(Dataset entries)
========
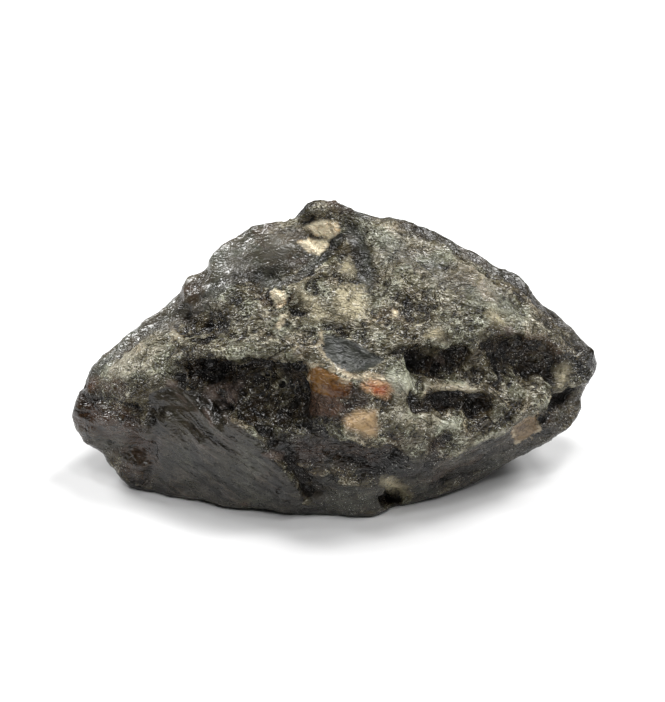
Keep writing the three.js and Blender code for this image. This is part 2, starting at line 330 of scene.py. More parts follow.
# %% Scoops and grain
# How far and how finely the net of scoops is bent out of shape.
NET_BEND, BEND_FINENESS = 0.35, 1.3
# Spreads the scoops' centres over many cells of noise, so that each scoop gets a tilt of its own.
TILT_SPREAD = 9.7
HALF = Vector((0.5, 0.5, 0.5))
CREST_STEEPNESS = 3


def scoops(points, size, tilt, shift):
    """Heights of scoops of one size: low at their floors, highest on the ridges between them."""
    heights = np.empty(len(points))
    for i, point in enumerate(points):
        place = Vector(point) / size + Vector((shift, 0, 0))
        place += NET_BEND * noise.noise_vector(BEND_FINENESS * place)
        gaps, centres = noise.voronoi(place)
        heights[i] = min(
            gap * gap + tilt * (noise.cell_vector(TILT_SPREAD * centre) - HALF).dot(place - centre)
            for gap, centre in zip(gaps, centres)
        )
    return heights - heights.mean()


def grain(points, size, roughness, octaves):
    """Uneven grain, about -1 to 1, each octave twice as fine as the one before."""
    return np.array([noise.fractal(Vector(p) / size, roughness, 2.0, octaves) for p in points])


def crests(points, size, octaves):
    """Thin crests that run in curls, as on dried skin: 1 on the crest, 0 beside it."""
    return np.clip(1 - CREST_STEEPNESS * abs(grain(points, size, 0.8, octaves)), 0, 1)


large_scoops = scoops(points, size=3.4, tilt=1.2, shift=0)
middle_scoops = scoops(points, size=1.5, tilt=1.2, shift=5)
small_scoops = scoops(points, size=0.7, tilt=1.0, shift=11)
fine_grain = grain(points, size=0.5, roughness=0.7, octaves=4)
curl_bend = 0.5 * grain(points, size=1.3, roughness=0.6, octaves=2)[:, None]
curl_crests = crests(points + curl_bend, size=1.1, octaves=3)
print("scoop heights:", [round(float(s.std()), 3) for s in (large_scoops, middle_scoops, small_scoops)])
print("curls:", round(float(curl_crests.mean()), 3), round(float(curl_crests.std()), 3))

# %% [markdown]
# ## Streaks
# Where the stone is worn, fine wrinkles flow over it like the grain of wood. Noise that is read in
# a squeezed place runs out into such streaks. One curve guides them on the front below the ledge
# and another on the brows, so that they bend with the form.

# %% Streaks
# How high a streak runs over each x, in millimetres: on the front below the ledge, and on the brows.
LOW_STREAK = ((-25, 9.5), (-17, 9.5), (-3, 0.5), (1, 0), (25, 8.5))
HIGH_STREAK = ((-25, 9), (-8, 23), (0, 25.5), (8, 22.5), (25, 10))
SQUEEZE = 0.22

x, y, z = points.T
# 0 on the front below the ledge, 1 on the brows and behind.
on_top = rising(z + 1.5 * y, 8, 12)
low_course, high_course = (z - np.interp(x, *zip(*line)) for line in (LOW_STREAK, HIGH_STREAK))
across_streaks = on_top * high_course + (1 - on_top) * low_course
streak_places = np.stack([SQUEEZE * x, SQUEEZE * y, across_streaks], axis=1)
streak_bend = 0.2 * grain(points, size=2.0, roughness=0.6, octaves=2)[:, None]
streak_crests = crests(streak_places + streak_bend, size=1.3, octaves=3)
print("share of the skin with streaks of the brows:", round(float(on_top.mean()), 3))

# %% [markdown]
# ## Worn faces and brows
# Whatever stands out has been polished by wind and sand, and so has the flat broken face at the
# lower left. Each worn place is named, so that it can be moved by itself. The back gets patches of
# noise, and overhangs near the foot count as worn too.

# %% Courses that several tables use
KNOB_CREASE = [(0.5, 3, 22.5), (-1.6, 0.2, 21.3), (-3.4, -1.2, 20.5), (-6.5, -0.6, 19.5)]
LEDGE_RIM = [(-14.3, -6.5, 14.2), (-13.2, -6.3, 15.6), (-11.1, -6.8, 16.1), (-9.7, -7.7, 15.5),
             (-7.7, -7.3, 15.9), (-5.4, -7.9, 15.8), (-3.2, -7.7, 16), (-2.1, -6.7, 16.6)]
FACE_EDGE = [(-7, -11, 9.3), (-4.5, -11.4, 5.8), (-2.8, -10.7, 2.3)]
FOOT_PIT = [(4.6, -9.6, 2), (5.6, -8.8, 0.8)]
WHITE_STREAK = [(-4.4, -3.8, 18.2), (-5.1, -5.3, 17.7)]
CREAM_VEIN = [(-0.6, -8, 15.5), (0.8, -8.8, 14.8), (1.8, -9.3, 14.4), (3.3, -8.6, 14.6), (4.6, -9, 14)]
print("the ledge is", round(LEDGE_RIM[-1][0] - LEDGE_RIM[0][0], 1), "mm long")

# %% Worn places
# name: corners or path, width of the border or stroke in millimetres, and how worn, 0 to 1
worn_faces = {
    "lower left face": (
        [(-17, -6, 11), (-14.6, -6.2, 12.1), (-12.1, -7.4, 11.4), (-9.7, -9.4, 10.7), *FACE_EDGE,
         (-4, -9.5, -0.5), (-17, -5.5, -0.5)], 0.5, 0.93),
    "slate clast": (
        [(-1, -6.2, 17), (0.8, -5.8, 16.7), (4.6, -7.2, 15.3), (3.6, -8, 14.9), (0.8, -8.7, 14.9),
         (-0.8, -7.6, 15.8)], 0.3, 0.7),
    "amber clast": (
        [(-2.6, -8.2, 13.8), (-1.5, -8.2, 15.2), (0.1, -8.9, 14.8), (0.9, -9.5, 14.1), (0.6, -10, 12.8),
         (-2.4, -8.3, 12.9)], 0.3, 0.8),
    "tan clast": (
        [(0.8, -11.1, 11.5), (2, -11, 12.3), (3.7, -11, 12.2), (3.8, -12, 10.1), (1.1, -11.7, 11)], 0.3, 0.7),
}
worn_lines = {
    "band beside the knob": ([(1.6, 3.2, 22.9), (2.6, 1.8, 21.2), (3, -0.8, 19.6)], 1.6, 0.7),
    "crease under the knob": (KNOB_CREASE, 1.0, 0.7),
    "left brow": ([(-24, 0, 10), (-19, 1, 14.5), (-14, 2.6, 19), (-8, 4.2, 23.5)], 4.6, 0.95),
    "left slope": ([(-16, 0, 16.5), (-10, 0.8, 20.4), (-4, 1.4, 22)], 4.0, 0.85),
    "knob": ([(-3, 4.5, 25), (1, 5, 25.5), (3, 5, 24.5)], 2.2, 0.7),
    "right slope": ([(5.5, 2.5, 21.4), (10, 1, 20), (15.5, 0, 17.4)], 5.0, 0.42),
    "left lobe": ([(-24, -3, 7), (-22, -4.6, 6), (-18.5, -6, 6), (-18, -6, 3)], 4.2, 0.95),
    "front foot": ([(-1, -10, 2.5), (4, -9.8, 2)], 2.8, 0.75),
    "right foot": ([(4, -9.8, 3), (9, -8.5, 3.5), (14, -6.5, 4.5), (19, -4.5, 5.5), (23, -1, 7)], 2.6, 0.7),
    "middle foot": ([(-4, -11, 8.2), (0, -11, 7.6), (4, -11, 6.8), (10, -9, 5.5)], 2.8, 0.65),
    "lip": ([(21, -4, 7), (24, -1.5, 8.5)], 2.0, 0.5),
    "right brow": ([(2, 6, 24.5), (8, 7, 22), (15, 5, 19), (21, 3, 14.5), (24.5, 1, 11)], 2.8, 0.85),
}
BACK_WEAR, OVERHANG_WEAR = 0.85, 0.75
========
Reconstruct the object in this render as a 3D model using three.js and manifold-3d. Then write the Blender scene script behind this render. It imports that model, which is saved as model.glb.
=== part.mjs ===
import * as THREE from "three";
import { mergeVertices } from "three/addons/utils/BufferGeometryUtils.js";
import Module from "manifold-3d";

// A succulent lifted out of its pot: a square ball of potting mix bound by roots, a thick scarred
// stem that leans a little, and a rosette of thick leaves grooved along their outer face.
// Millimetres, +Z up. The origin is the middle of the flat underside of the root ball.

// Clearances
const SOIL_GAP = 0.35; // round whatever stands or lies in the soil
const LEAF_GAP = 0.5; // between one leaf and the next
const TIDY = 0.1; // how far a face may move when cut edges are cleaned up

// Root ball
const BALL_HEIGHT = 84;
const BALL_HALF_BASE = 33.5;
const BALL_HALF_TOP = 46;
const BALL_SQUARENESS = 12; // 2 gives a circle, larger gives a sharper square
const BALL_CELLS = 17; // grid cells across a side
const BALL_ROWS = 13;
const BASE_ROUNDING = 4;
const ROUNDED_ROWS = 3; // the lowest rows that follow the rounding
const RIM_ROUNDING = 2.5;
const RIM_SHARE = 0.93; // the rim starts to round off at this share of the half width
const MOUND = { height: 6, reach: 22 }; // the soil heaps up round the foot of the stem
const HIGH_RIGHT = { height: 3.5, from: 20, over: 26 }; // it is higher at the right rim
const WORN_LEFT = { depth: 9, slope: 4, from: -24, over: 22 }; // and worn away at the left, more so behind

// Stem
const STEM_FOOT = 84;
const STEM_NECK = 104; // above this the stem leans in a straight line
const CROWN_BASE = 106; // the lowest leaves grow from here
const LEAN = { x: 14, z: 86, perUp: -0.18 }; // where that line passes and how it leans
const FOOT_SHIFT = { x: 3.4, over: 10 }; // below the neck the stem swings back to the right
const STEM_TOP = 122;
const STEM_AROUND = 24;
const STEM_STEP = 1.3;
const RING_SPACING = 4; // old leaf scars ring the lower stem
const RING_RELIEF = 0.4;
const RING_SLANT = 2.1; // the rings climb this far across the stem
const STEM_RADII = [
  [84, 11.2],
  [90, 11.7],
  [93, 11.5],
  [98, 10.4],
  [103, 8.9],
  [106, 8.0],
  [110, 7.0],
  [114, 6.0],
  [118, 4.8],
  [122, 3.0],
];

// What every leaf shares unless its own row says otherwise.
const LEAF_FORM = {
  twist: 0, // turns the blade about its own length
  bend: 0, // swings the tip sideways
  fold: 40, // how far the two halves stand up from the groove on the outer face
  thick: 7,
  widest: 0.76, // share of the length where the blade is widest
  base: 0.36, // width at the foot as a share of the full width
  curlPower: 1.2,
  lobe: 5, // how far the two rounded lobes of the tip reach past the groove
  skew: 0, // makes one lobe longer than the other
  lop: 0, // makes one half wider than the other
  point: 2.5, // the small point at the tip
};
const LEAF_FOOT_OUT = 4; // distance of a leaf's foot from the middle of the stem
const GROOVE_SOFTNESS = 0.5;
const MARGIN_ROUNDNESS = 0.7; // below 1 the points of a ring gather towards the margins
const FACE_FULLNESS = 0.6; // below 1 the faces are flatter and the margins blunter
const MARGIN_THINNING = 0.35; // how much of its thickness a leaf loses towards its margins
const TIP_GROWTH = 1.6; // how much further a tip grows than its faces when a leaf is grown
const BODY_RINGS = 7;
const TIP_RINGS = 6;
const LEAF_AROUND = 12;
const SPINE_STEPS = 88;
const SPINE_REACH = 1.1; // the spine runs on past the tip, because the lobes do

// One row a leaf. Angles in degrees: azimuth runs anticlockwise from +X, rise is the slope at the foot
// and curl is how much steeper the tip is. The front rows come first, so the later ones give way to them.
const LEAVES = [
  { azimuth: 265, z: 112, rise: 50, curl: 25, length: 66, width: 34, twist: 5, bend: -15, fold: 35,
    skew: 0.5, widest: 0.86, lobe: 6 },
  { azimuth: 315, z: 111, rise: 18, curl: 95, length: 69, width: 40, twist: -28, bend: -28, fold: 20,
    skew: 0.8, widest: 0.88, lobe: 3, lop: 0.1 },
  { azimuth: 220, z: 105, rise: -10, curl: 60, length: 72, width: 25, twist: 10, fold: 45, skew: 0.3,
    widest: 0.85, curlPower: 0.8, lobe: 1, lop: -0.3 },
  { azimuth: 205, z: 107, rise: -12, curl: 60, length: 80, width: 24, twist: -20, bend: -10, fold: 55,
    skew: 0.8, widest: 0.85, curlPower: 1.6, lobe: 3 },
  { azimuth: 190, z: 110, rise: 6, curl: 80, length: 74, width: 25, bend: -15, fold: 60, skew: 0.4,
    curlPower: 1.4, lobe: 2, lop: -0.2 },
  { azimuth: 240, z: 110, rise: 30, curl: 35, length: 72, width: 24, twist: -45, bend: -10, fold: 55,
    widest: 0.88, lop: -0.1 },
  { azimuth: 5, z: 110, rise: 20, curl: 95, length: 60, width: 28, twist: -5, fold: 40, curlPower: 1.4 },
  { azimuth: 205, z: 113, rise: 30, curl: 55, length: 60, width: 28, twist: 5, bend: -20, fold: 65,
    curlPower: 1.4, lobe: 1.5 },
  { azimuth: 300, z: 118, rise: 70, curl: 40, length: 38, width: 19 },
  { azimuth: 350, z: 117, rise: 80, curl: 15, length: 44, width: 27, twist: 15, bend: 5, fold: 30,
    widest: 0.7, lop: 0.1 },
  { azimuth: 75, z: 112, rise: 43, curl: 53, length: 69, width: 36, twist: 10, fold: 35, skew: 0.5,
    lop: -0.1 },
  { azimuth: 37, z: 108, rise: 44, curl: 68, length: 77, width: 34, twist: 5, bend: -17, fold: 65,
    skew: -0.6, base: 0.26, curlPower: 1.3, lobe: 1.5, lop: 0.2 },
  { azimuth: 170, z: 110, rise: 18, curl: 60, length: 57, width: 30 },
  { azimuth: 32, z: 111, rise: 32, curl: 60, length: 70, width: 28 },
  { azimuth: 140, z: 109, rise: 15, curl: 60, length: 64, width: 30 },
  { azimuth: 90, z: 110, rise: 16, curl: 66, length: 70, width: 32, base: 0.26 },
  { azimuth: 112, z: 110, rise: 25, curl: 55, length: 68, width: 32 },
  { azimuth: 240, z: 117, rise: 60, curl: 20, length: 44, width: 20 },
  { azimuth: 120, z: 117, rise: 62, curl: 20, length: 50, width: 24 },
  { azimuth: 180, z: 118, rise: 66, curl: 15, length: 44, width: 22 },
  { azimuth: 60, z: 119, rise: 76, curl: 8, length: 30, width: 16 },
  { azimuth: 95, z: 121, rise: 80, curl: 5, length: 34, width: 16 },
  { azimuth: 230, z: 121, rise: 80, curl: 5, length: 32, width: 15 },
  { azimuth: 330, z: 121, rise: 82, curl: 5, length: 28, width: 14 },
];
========
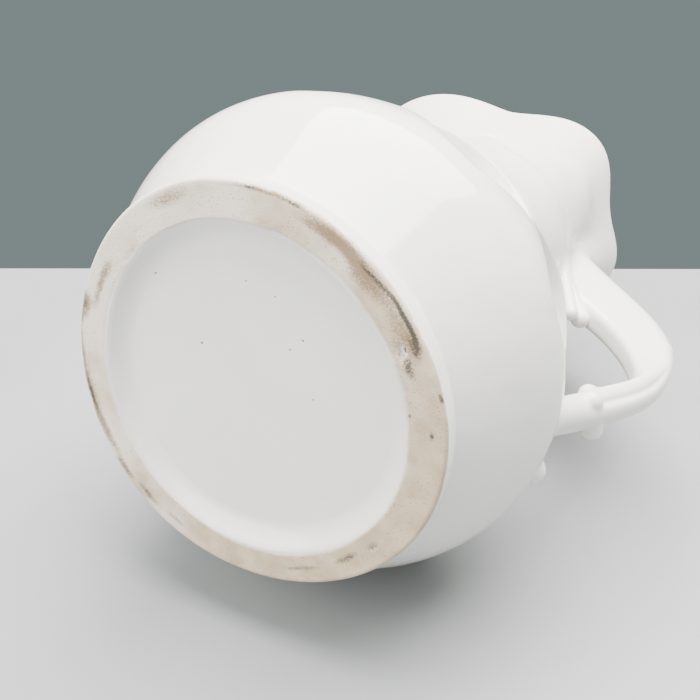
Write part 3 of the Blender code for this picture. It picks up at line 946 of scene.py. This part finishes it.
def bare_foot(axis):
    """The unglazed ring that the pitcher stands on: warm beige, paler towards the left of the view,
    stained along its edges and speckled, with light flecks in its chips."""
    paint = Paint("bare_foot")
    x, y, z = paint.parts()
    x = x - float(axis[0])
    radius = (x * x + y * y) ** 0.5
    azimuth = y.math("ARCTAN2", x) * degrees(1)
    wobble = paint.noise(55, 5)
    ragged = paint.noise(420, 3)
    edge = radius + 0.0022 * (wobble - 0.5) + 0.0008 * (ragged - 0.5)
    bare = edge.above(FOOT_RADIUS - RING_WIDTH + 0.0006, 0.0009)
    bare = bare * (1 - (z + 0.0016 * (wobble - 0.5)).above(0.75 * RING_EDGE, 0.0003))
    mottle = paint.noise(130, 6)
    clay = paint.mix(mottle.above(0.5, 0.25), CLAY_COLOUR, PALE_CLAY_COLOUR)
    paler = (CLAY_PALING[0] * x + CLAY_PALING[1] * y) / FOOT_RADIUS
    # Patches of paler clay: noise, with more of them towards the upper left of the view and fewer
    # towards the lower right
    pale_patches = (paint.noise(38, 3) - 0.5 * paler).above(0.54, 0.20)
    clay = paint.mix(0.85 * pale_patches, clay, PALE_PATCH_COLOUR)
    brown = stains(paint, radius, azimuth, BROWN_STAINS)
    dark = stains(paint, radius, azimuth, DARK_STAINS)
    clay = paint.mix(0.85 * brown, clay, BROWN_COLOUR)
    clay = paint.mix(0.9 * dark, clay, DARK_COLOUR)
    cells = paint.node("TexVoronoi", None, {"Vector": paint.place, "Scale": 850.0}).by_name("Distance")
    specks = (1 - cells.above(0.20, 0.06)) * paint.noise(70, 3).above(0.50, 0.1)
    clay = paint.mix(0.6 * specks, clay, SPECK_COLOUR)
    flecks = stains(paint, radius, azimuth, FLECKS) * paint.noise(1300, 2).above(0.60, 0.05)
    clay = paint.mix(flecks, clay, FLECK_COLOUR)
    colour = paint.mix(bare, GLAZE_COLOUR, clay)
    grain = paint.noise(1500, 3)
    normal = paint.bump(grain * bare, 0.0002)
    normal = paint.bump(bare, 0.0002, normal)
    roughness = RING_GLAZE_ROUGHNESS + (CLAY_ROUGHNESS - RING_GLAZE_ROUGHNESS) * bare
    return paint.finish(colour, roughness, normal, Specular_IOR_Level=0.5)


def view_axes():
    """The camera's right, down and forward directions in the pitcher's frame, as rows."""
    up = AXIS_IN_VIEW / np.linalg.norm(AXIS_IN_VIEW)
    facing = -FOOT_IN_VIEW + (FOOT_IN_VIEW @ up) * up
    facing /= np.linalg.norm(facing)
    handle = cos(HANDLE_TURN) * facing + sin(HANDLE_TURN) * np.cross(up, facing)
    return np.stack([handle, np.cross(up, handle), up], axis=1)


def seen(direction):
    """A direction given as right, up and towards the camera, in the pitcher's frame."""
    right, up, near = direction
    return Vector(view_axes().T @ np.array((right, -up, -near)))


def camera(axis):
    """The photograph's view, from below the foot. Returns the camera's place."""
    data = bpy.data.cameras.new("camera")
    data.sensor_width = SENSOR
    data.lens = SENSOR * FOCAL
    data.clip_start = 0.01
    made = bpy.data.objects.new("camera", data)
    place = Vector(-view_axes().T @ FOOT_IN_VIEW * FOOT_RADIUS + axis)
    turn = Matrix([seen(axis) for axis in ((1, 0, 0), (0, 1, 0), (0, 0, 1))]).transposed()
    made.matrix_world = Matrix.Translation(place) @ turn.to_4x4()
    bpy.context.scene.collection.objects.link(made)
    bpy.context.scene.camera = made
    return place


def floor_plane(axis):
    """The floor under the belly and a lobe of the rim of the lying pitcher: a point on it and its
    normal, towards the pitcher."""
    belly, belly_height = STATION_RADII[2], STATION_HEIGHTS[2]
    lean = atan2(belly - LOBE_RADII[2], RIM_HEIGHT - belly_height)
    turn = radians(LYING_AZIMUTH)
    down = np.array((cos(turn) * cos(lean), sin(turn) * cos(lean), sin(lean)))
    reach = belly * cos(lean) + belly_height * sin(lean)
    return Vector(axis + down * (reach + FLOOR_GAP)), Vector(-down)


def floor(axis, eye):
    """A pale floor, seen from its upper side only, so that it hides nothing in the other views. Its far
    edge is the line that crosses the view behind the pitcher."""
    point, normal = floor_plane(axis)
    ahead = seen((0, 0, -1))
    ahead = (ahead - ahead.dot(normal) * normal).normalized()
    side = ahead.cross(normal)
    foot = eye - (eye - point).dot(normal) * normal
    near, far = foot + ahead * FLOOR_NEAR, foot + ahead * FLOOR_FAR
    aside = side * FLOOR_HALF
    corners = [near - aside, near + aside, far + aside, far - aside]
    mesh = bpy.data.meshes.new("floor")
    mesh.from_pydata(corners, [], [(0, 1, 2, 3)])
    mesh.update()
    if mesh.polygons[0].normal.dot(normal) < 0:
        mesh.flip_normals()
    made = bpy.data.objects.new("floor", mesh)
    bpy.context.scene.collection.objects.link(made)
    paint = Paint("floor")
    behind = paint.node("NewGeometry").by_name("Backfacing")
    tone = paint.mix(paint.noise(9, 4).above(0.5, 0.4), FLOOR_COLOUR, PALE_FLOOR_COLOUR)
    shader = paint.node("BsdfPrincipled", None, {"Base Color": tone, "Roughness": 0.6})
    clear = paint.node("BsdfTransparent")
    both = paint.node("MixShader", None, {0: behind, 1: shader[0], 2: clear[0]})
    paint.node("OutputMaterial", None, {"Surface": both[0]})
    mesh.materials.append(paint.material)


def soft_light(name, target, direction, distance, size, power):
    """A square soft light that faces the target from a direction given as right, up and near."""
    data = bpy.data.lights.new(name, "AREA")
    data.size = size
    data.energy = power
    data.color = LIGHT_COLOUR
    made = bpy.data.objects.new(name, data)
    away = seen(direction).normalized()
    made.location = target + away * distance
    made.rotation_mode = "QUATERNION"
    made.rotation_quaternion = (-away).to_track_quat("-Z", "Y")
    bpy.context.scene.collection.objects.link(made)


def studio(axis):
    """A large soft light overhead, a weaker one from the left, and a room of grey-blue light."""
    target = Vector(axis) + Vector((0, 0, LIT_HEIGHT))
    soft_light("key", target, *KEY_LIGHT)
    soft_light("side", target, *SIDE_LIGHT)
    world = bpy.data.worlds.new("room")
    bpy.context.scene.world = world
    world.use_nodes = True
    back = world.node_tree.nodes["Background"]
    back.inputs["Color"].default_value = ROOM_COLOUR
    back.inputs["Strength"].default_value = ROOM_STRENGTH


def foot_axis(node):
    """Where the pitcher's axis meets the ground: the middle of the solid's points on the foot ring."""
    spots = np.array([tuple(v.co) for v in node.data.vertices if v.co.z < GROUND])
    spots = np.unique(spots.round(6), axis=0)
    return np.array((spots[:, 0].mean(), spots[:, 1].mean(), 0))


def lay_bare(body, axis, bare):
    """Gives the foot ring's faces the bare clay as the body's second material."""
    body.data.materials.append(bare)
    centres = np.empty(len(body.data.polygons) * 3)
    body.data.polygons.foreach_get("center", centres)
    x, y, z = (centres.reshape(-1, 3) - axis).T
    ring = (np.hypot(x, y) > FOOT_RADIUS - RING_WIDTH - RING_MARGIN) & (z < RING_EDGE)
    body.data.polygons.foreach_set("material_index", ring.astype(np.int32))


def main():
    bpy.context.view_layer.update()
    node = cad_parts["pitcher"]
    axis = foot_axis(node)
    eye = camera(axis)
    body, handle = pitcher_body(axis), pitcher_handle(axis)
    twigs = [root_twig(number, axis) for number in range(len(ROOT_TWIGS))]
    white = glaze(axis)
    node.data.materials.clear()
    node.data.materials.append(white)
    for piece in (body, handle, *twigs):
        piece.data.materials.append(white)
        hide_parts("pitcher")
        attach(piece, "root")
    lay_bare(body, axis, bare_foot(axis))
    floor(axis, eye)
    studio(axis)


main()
========
- **What to produce**: Everything from the line containing "Keep writing the" down to the line containing "return heights - heights.mean()" should be retyped exactly, both lines included, and nothing more.

- **Result**:
Keep writing the three.js and Blender code for this image. This is part 2, starting at line 330 of scene.py. More parts follow.
# %% Scoops and grain
# How far and how finely the net of scoops is bent out of shape.
NET_BEND, BEND_FINENESS = 0.35, 1.3
# Spreads the scoops' centres over many cells of noise, so that each scoop gets a tilt of its own.
TILT_SPREAD = 9.7
HALF = Vector((0.5, 0.5, 0.5))
CREST_STEEPNESS = 3


def scoops(points, size, tilt, shift):
    """Heights of scoops of one size: low at their floors, highest on the ridges between them."""
    heights = np.empty(len(points))
    for i, point in enumerate(points):
        place = Vector(point) / size + Vector((shift, 0, 0))
        place += NET_BEND * noise.noise_vector(BEND_FINENESS * place)
        gaps, centres = noise.voronoi(place)
        heights[i] = min(
            gap * gap + tilt * (noise.cell_vector(TILT_SPREAD * centre) - HALF).dot(place - centre)
            for gap, centre in zip(gaps, centres)
        )
    return heights - heights.mean()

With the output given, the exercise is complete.